> **TASK OBJECTIVE**: Set down only the lines running from the one with "front_housing();" to the one with "bpy.data.objects.remove(obj)", both lines included, exactly as they stand, please.

═════ SUPPLIED MATERIAL ═════

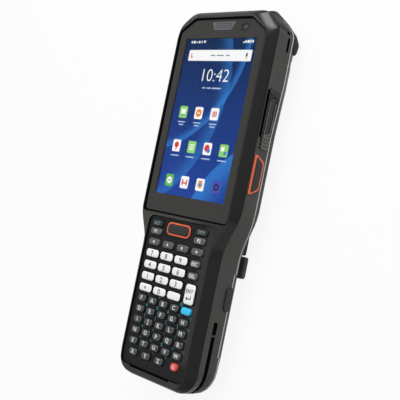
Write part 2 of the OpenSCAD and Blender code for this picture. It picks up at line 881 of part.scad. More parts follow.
module rear_housing() {
    color("#2b2c2b")
        difference() {
            union() {
                difference() {
                    body_solid();
                    above_parting(-air);
                    hollow();
                    bay_region(bay_gap);
                }
                intersection() {
                    hollow(wall - 0.2);
                    union() {
                        difference() {
                            screw_bosses();
                            above_parting(-air);
                        }
                        tray();
                        board_posts();
                    }
                }
                strap_foot();
            }
            screw_holes();
            rear_camera_place() cylinder(r = camera_r + air, h = 6, center = true);
            flash_place() cylinder(r = 1.8 + air, h = 6, center = true);
            for (i = [-2:2])
                translate([0, speaker_y + 2.6 * i, 0])
                    block(rounded(rect(speaker_w - 8, 1.1), 0.5), -1, speaker_z + 1.5);
            translate([-scan_w / 2, head_top - 8, scan_z - scan_h / 2]) cube([scan_w, 10, scan_h]);
            bracket_tongue(air);
        }
}

// Floor between the electronics and the battery, and the two walls that carry it
module tray() {
    w = grip_w - 2 * (wall + latch_lean + latch_foot + latch_travel + 0.5);
    translate([-w / 2, bay_y0 - bay_gap - web_t, tray_z])
        cube([w, battery_cover_len + 2 * (bay_gap + web_t), tray_t]);
    for (y = [bay_y1 + bay_gap, bay_y0 - bay_gap - web_t])
        translate([-w / 2, y, 0])
            cube([w, web_t, tray_z + tray_t]);
}

board_y = screen_y + 4;
board_len = 82;
board_wide = 50;
board_z = z_at(7.4);
board_t = 1.2;
post_r = 2;

module board_posts() {
    for (x = [-1, 1], y = [-1, 1])
        translate([x * (board_wide / 2 - 4), board_y + y * (board_len / 2 - 4), wall / 2])
            cylinder(r = post_r, h = board_z - air - wall / 2);
}

// Foot at the end of the grip, with the slot that holds the strap's end
module strap_foot() {
    slot_w = strap_w + 1;
    slot_h = strap_t + 1;
    difference() {
        translate([0, foot_y, 0])
            block(rounded(rect(strap_w + 7, foot_len), 2), 0, z_at(back_grip) + tail_lift + 1);
        translate([-slot_w / 2, foot_y - foot_len, strap_z - slot_h / 2])
            cube([slot_w, foot_len * 2, slot_h]);
    }
}

module battery_cover() {
    t = wall - 0.4;
    color("#2b2c2b")
        difference() {
            intersection() {
                body_solid();
                translate([-far / 2, bay_y0, -1])
                    cube([far, battery_cover_len, far]);
            }
            above_parting(-air);
            hollow(t);
            latch_openings();
        }
}

battery_z = z_at(back_grip) + wall + 0.3;
battery_w = grip_w - 2 * battery_inset;
battery_t = tray_z - bay_gap - battery_z;
battery_plug = 1.4;   // how far the contacts stand out of the battery pack's upper end
battery_len = battery_cover_len - 2 * (battery_plug + air);
battery_y = (bay_y0 + bay_y1) / 2;

module battery_pack() {
    color("#4b4f55")
        translate([0, battery_y, battery_z])
            union() {
                block(rounded(rect(battery_w, battery_len), 2), 0, battery_t);
                translate([0, battery_len / 2, battery_t / 2])
                    cube([battery_w / 2.5, 2 * battery_plug, battery_t / 2.5], center = true);
            }
}

module main_board() {
    color("#1f5b3a")
        union() {
            translate([0, board_y, 0])
                block(rounded(rect(board_wide, board_len), 2), board_z, board_t);
            translate([board_wide / 2 - 8, port_y - 6, board_z])
                cube([head_w / 2 - port_pocket - 3.5 - board_wide / 2 + 8, 12, board_t]);
            for (p = [[-10, 24, 22, 18], [9, 6, 18, 22], [-10, -20, 20, 24]])
                translate([p.x, board_y + p.y, 0])
                    block(rounded(rect(p[2], p[3]), 0.6), board_z - 1.8, 1.8);
        }
}

module scan_engine() {
    d = 13;
    y1 = head_top - 5.2;
    color("#17191b")
        union() {
            translate([-scan_w / 2 + 2, y1 - d, wall + 0.6])
                cube([scan_w - 4, d - 2, scan_z + scan_h / 2 - wall - 0.6]);
            for (x = [-5.5, 5.5])
                translate([x, y1 - 3, scan_z])
                    rotate([-90, 0, 0])
                        cylinder(r = 2.6, h = 3, $fn = 32);
        }
}

// Rubber hood round the scanner end and the rear corners. Each point of its edge: distance in from the side,
// then distance down from the tip
HOOD_EDGE = [
    [20.6, 0],
    [18.4, 0.5],
    [10.9, 6.2],
    [8.6, 8.1],
    [5, 11.6],
    [2.8, 13.6],
    [0.5, 17.6],
    [0, 19.2],
    [0.6, 23]
];
hood_reach = 22.6;    // how far the hood reaches down the side
hood_notch = 3.4;     // how much lower the hood is in the middle

function hood_ring(x, y1, dz) =
    let (
        right = [for (p = HOOD_EDGE) [x - p.x, y1 - p.y]],
        k = len(right)
    )
    concat(
        [for (p = right) [p.x, p.y, z_at(dz)]],
        [for (i = [k - 1:-1:0]) [-right[i].x, right[i].y, z_at(dz)]]
    );

module top_hood() {
    x = head_w / 2 + 0.1;
    color("#3a3b3b")
        difference() {
            skin([
                hood_ring(x - 8.5, y_top - 5, head_depth - 0.3),
                hood_ring(x - 4.5, y_top - 1.6, head_depth - 2.4),
                hood_ring(x - 0.6, y_top, head_depth - 6),
                hood_ring(x, y_top, head_depth - 8.4),
                hood_ring(x, y_top - 1, part_head + 0.3)
            ]);
            body_solid(-air);
            translate([-far / 2, y_top - hood_reach - far, -1]) cube([far, far, far]);
            block([[14, y_top + 1], [9.6, y_top - hood_notch], [-9.6, y_top - hood_notch], [-14, y_top + 1]],
                -1, far);
            translate([-scan_w / 2, head_top - 4, scan_z - scan_h / 2]) cube([scan_w, 12, scan_h]);
            translate([-scan_w / 2 - 1.6, y_top - 2.2, scan_z - scan_h / 2 - 1])
                cube([scan_w + 3.2, 6, scan_h + 2]);
            translate([-scan_w / 2 - 1, head_top - 0.05, scan_z - scan_h / 2 - 0.8])
                cube([scan_w + 2, window_t + 0.2, scan_h + 1.6]);
        }
}

window_t = 1.2;

module scan_window() {
    color([0.35, 0.05, 0.08, 0.7])
        translate([-scan_w / 2 - 0.9, head_top + 0.05, scan_z - scan_h / 2 - 0.7])
            cube([scan_w + 1.8, window_t, scan_h + 1.4]);
}

module rear_camera() {
    color("#101214")
        rear_camera_place()
            union() {
                translate([0, 0, 0.5]) cylinder(r = camera_r, h = 6);
                translate([-6, -6, 3.2]) cube([12, 12, 4]);
            }
}

module flash_lamp() {
    color("#f4efd8")
        flash_place()
            union() {
                translate([0, 0, 0.4]) cylinder(r = 1.8, h = 2.5);
                translate([0, 0, wall + air]) cylinder(r = 3, h = 1.4);
            }
}

module loudspeaker() {
    color("#3b3d40")
        translate([0, speaker_y, speaker_z])
            union() {
                block(rounded(rect(speaker_w, speaker_len), 2), 0, speaker_t);
                translate([0, 0, speaker_t]) cylinder(r = speaker_len / 3, h = speaker_t / 2);
            }
}

dock_z = z_at(12.4);
dock_w = 18;
dock_h = 2.2;
pad_pitch = 2.2;

module dock_pocket() {
    translate([-dock_w / 2 - 1, y_bot - 1, dock_z - 0.6]) cube([dock_w + 2, 1.8, dock_h + 1.2]);
    translate([-dock_w / 2, y_bot - 1, dock_z]) cube([dock_w, 5, dock_h]);
}

// Contact block at the bottom end, with eight pads for a charging dock
module dock_contacts() {
    color("#c9a640")
        union() {
            translate([air - dock_w / 2, y_bot + 1.1, dock_z + air])
                cube([dock_w - 2 * air, 4, dock_h - 2 * air]);
            for (i = [-3.5:3.5])
                translate([i * pad_pitch - 0.7, y_bot + 0.6, dock_z + 0.4]) cube([1.4, 1, dock_h - 0.8]);
        }
}

module hand_strap() {
    y1 = bracket_y1 - bracket_len - 0.5;
    y0 = y1 - 11.6;
    z0 = strap_z - 1.8;
    color("#1d1e1f")
        union() {
            translate([0, (y1 + y0) / 2, 0])
                block(rounded(rect(bracket_w + 5, y1 - y0), 1.4), z0, 3.4);
            translate([-strap_w / 2, foot_y - foot_len / 2 + 2, strap_z - strap_t / 2])
                cube([strap_w, y0 - foot_y + foot_len / 2 - 1.5, strap_t]);
        }
}

bracket_len = 10;

module bracket_tongue(gap) {
    translate([-8 - gap, bracket_y1 - 1, strap_z - 1.6 - gap]) cube([16 + 2 * gap, 7 + gap, 3 + 2 * gap]);
}

module strap_bracket() {
    color("#222426")
        union() {
            block(rounded(moved(rect(bracket_w, bracket_len), [0, bracket_y1 - bracket_len / 2]), 1.2),
                strap_z - 1.6, 3);
            bracket_tongue(0);
        }
}

module one_screw(shank) {
    difference() {
        union() {
            translate([0, 0, -screw_head_h]) cylinder(r = screw_head_r, h = screw_head_h);
            cylinder(r = screw_r, h = shank);
        }
        translate([0, 0, -screw_head_h - 0.1]) cylinder(r = 0.9, h = 1, $fn = 6);
    }
}

module housing_screws() {
    color("#8b8d90")
        both_sides()
            for (s = SCREWS)
                translate([s.x, s.y, z_at(s.z) + s[3]])
                    one_screw(s.z - s[3] - screw_tip);
}

// Pale seal: a lip in the rebate, which shows as a line, and a bead behind the parting line, in two lengths
module housing_seal() {
    color("#b9b9b5")
        union() {
            difference() {
                intersection() {
                    hollow(wall + fit_gap);
                    above_parting(-1);
                }
                hollow(wall + 0.8);
                above_parting(0.4);
                side_guides(air);
                bay_region(bay_gap + 2 * air);
            }
            difference() {
                intersection() {
                    body_solid(fit_gap);
                    above_parting();
                }
                above_parting(rebate_t - air);
                body_solid(rebate_deep - air);
                side_openings();
            }
        }
}

front_housing();
rear_housing();
touch_glass();
display_panel();
earpiece_grille();
front_camera();
keypad_bezel();
scan_key_ring();
keypad_board();
main_board();
battery_pack();
battery_cover();
right_latch();
left_latch();
right_trigger();
left_trigger();
trigger_rings();
port_cover();
port_hinge();
port_connector();
scan_engine();
scan_window();
top_hood();
rear_camera();
flash_lamp();
loudspeaker();
dock_contacts();
hand_strap();
strap_bracket();
housing_screws();
housing_seal();
for (k = KEYS)
    one_key(k);
for (g = LETTERS)
    letter_keys(g);
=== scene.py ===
import json
from contextlib import contextmanager
from math import cos, hypot, pi, radians, sin

import bmesh
import bpy
from bpy.props import FloatProperty, FloatVectorProperty, PointerProperty
from mathutils import Matrix, Vector

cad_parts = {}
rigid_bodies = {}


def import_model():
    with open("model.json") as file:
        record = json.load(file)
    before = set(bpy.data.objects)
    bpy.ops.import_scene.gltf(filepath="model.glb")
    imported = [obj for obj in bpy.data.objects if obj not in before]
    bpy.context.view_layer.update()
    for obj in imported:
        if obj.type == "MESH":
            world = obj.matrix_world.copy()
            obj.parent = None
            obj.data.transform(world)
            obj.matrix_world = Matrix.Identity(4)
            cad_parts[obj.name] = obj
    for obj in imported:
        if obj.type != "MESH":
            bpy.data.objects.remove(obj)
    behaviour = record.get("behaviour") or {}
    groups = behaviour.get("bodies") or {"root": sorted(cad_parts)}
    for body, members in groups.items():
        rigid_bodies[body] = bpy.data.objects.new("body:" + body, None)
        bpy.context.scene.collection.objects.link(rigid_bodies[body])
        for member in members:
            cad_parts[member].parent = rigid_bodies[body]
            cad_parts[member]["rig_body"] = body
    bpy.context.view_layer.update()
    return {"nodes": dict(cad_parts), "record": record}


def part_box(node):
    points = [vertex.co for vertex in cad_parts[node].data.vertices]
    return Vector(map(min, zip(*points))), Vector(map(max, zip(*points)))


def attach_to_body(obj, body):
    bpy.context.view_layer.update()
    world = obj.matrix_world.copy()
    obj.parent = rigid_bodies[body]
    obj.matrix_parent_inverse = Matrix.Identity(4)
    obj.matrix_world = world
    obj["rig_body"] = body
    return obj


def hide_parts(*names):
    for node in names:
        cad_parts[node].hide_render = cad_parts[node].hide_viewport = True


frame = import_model()

bl_info = {
    "name": "Barcode Data Terminal",
    "version": (1, 0, 0),
    "blender": (4, 5, 0),
    "location": "View3D > Sidebar > Terminal",
    "description": "Dresses the solids of a handheld barcode terminal in its real finishes",
    "category": "Object",
}

MM = 0.001


def box_of(node):
    """Lowest and highest corner, in mm, of a node's solids."""
    low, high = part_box(node)
    return low / MM, high / MM


GLASS_LOW, GLASS_HIGH = box_of("touch_glass")
SIDE_X = box_of("front_housing")[1].x  # where the right side of the head lies


# ---- Colours and settings ----
def linear(hex_colour):
    """An sRGB hex colour as linear red, green and blue."""
    channels = [int(hex_colour[i:i + 2], 16) / 255 for i in (1, 3, 5)]
    return tuple(c / 12.92 if c <= 0.04045 else ((c + 0.055) / 1.055) ** 2.4 for c in channels)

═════

> **RESULT FOR THIS EXERCISE**:
front_housing();
rear_housing();
touch_glass();
display_panel();
earpiece_grille();
front_camera();
keypad_bezel();
scan_key_ring();
keypad_board();
main_board();
battery_pack();
battery_cover();
right_latch();
left_latch();
right_trigger();
left_trigger();
trigger_rings();
port_cover();
port_hinge();
port_connector();
scan_engine();
scan_window();
top_hood();
rear_camera();
flash_lamp();
loudspeaker();
dock_contacts();
hand_strap();
strap_bracket();
housing_screws();
housing_seal();
for (k = KEYS)
    one_key(k);
for (g = LETTERS)
    letter_keys(g);
=== scene.py ===
import json
from contextlib import contextmanager
from math import cos, hypot, pi, radians, sin

import bmesh
import bpy
from bpy.props import FloatProperty, FloatVectorProperty, PointerProperty
from mathutils import Matrix, Vector

cad_parts = {}
rigid_bodies = {}


def import_model():
    with open("model.json") as file:
        record = json.load(file)
    before = set(bpy.data.objects)
    bpy.ops.import_scene.gltf(filepath="model.glb")
    imported = [obj for obj in bpy.data.objects if obj not in before]
    bpy.context.view_layer.update()
    for obj in imported:
        if obj.type == "MESH":
            world = obj.matrix_world.copy()
            obj.parent = None
            obj.data.transform(world)
            obj.matrix_world = Matrix.Identity(4)
            cad_parts[obj.name] = obj
    for obj in imported:
        if obj.type != "MESH":
            bpy.data.objects.remove(obj)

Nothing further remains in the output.